=== Exercise task ===
Take the material below and write it all out again exactly.

=== Recorded information ===
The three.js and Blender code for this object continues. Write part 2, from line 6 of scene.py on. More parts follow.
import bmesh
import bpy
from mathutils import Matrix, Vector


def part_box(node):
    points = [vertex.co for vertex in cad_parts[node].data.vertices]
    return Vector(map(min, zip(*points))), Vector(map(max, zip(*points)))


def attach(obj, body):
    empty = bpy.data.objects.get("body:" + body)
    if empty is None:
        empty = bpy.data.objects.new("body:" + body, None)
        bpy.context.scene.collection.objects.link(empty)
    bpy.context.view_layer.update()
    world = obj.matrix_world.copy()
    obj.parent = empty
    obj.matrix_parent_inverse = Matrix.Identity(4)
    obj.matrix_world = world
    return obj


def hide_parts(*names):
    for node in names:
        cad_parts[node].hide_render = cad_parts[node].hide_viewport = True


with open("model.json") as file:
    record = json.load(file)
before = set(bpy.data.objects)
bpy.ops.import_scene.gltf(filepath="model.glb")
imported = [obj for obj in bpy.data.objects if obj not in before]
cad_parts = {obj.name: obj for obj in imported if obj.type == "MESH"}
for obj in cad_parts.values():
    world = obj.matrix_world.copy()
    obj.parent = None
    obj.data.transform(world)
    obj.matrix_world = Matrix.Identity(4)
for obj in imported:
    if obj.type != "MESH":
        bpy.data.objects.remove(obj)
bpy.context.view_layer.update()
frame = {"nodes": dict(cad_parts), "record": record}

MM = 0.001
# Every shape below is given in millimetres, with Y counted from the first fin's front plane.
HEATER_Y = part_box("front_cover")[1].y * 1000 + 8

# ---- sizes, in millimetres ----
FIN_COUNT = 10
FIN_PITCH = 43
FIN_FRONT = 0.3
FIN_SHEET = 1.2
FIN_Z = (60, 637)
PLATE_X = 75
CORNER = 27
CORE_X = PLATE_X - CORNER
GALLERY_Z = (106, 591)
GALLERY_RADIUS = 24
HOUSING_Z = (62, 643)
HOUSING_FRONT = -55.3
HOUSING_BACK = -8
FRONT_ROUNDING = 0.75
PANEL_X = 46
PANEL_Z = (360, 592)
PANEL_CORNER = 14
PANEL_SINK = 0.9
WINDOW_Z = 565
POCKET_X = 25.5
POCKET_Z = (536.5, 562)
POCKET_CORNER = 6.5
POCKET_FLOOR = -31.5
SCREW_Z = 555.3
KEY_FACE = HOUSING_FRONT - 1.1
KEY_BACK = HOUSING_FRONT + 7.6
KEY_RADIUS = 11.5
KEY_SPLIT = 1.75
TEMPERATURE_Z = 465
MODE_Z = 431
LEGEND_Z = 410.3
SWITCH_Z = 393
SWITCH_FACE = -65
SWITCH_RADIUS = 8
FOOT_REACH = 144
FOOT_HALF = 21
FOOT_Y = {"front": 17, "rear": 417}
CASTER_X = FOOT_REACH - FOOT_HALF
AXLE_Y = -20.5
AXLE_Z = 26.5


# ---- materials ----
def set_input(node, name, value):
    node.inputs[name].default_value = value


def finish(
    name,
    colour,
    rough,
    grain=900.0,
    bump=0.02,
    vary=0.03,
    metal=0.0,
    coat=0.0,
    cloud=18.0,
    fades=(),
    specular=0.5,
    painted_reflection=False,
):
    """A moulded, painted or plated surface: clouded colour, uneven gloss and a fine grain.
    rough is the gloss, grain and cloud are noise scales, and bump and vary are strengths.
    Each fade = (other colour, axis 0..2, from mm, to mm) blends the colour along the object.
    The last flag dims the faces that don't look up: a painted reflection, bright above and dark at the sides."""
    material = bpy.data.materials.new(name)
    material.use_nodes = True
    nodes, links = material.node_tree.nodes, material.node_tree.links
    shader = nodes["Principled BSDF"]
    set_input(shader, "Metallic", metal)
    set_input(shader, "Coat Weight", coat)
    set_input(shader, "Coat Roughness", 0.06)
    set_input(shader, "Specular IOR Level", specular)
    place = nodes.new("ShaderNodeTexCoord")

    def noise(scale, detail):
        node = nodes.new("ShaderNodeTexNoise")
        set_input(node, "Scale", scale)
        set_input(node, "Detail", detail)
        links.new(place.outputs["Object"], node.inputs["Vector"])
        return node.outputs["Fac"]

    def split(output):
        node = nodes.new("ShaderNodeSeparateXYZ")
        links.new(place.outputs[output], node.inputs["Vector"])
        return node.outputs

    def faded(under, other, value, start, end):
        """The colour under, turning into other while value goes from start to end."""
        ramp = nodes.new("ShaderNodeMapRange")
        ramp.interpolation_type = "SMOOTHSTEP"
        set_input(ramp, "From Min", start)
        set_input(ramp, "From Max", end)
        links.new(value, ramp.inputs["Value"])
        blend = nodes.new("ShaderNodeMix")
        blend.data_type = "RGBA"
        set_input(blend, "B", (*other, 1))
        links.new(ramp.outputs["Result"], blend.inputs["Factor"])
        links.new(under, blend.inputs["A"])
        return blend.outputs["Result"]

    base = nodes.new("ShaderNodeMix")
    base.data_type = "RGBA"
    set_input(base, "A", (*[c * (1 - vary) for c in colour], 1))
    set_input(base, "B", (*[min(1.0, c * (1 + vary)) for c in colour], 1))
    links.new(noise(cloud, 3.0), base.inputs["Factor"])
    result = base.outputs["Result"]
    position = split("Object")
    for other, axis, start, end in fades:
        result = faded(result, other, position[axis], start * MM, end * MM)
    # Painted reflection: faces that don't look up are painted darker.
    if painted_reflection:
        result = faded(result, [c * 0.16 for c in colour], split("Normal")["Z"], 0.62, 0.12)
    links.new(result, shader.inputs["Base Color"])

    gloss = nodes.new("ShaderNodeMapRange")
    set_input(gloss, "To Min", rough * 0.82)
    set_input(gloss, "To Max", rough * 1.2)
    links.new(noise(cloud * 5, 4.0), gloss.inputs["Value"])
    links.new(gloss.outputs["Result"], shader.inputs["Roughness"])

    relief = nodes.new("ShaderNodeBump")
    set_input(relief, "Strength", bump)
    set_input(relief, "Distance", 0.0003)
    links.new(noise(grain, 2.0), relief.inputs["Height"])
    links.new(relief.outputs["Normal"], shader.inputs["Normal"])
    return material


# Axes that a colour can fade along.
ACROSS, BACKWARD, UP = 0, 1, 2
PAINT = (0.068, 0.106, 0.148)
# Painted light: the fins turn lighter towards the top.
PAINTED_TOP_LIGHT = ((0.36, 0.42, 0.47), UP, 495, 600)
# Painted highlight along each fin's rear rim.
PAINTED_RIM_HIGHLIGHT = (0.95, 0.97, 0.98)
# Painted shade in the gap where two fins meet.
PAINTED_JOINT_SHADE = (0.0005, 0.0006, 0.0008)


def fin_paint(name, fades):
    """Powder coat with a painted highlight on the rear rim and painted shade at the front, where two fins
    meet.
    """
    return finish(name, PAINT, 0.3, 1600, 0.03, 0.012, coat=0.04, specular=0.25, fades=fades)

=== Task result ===
The three.js and Blender code for this object continues. Write part 2, from line 6 of scene.py on. More parts follow.
import bmesh
import bpy
from mathutils import Matrix, Vector


def part_box(node):
    points = [vertex.co for vertex in cad_parts[node].data.vertices]
    return Vector(map(min, zip(*points))), Vector(map(max, zip(*points)))


def attach(obj, body):
    empty = bpy.data.objects.get("body:" + body)
    if empty is None:
        empty = bpy.data.objects.new("body:" + body, None)
        bpy.context.scene.collection.objects.link(empty)
    bpy.context.view_layer.update()
    world = obj.matrix_world.copy()
    obj.parent = empty
    obj.matrix_parent_inverse = Matrix.Identity(4)
    obj.matrix_world = world
    return obj


def hide_parts(*names):
    for node in names:
        cad_parts[node].hide_render = cad_parts[node].hide_viewport = True


with open("model.json") as file:
    record = json.load(file)
before = set(bpy.data.objects)
bpy.ops.import_scene.gltf(filepath="model.glb")
imported = [obj for obj in bpy.data.objects if obj not in before]
cad_parts = {obj.name: obj for obj in imported if obj.type == "MESH"}
for obj in cad_parts.values():
    world = obj.matrix_world.copy()
    obj.parent = None
    obj.data.transform(world)
    obj.matrix_world = Matrix.Identity(4)
for obj in imported:
    if obj.type != "MESH":
        bpy.data.objects.remove(obj)
bpy.context.view_layer.update()
frame = {"nodes": dict(cad_parts), "record": record}

MM = 0.001
# Every shape below is given in millimetres, with Y counted from the first fin's front plane.
HEATER_Y = part_box("front_cover")[1].y * 1000 + 8

# ---- sizes, in millimetres ----
FIN_COUNT = 10
FIN_PITCH = 43
FIN_FRONT = 0.3
FIN_SHEET = 1.2
FIN_Z = (60, 637)
PLATE_X = 75
CORNER = 27
CORE_X = PLATE_X - CORNER
GALLERY_Z = (106, 591)
GALLERY_RADIUS = 24
HOUSING_Z = (62, 643)
HOUSING_FRONT = -55.3
HOUSING_BACK = -8
FRONT_ROUNDING = 0.75
PANEL_X = 46
PANEL_Z = (360, 592)
PANEL_CORNER = 14
PANEL_SINK = 0.9
WINDOW_Z = 565
POCKET_X = 25.5
POCKET_Z = (536.5, 562)
POCKET_CORNER = 6.5
POCKET_FLOOR = -31.5
SCREW_Z = 555.3
KEY_FACE = HOUSING_FRONT - 1.1
KEY_BACK = HOUSING_FRONT + 7.6
KEY_RADIUS = 11.5
KEY_SPLIT = 1.75
TEMPERATURE_Z = 465
MODE_Z = 431
LEGEND_Z = 410.3
SWITCH_Z = 393
SWITCH_FACE = -65
SWITCH_RADIUS = 8
FOOT_REACH = 144
FOOT_HALF = 21
FOOT_Y = {"front": 17, "rear": 417}
CASTER_X = FOOT_REACH - FOOT_HALF
AXLE_Y = -20.5
AXLE_Z = 26.5


# ---- materials ----
def set_input(node, name, value):
    node.inputs[name].default_value = value


def finish(
    name,
    colour,
    rough,
    grain=900.0,
    bump=0.02,
    vary=0.03,
    metal=0.0,
    coat=0.0,
    cloud=18.0,
    fades=(),
    specular=0.5,
    painted_reflection=False,
):
    """A moulded, painted or plated surface: clouded colour, uneven gloss and a fine grain.
    rough is the gloss, grain and cloud are noise scales, and bump and vary are strengths.
    Each fade = (other colour, axis 0..2, from mm, to mm) blends the colour along the object.
    The last flag dims the faces that don't look up: a painted reflection, bright above and dark at the sides."""
    material = bpy.data.materials.new(name)
    material.use_nodes = True
    nodes, links = material.node_tree.nodes, material.node_tree.links
    shader = nodes["Principled BSDF"]
    set_input(shader, "Metallic", metal)
    set_input(shader, "Coat Weight", coat)
    set_input(shader, "Coat Roughness", 0.06)
    set_input(shader, "Specular IOR Level", specular)
    place = nodes.new("ShaderNodeTexCoord")

    def noise(scale, detail):
        node = nodes.new("ShaderNodeTexNoise")
        set_input(node, "Scale", scale)
        set_input(node, "Detail", detail)
        links.new(place.outputs["Object"], node.inputs["Vector"])
        return node.outputs["Fac"]

    def split(output):
        node = nodes.new("ShaderNodeSeparateXYZ")
        links.new(place.outputs[output], node.inputs["Vector"])
        return node.outputs

    def faded(under, other, value, start, end):
        """The colour under, turning into other while value goes from start to end."""
        ramp = nodes.new("ShaderNodeMapRange")
        ramp.interpolation_type = "SMOOTHSTEP"
        set_input(ramp, "From Min", start)
        set_input(ramp, "From Max", end)
        links.new(value, ramp.inputs["Value"])
        blend = nodes.new("ShaderNodeMix")
        blend.data_type = "RGBA"
        set_input(blend, "B", (*other, 1))
        links.new(ramp.outputs["Result"], blend.inputs["Factor"])
        links.new(under, blend.inputs["A"])
        return blend.outputs["Result"]

    base = nodes.new("ShaderNodeMix")
    base.data_type = "RGBA"
    set_input(base, "A", (*[c * (1 - vary) for c in colour], 1))
    set_input(base, "B", (*[min(1.0, c * (1 + vary)) for c in colour], 1))
    links.new(noise(cloud, 3.0), base.inputs["Factor"])
    result = base.outputs["Result"]
    position = split("Object")
    for other, axis, start, end in fades:
        result = faded(result, other, position[axis], start * MM, end * MM)
    # Painted reflection: faces that don't look up are painted darker.
    if painted_reflection:
        result = faded(result, [c * 0.16 for c in colour], split("Normal")["Z"], 0.62, 0.12)
    links.new(result, shader.inputs["Base Color"])

    gloss = nodes.new("ShaderNodeMapRange")
    set_input(gloss, "To Min", rough * 0.82)
    set_input(gloss, "To Max", rough * 1.2)
    links.new(noise(cloud * 5, 4.0), gloss.inputs["Value"])
    links.new(gloss.outputs["Result"], shader.inputs["Roughness"])

    relief = nodes.new("ShaderNodeBump")
    set_input(relief, "Strength", bump)
    set_input(relief, "Distance", 0.0003)
    links.new(noise(grain, 2.0), relief.inputs["Height"])
    links.new(relief.outputs["Normal"], shader.inputs["Normal"])
    return material


# Axes that a colour can fade along.
ACROSS, BACKWARD, UP = 0, 1, 2
PAINT = (0.068, 0.106, 0.148)
# Painted light: the fins turn lighter towards the top.
PAINTED_TOP_LIGHT = ((0.36, 0.42, 0.47), UP, 495, 600)
# Painted highlight along each fin's rear rim.
PAINTED_RIM_HIGHLIGHT = (0.95, 0.97, 0.98)
# Painted shade in the gap where two fins meet.
PAINTED_JOINT_SHADE = (0.0005, 0.0006, 0.0008)


def fin_paint(name, fades):
    """Powder coat with a painted highlight on the rear rim and painted shade at the front, where two fins
    meet.
    """
    return finish(name, PAINT, 0.3, 1600, 0.03, 0.012, coat=0.04, specular=0.25, fades=fades)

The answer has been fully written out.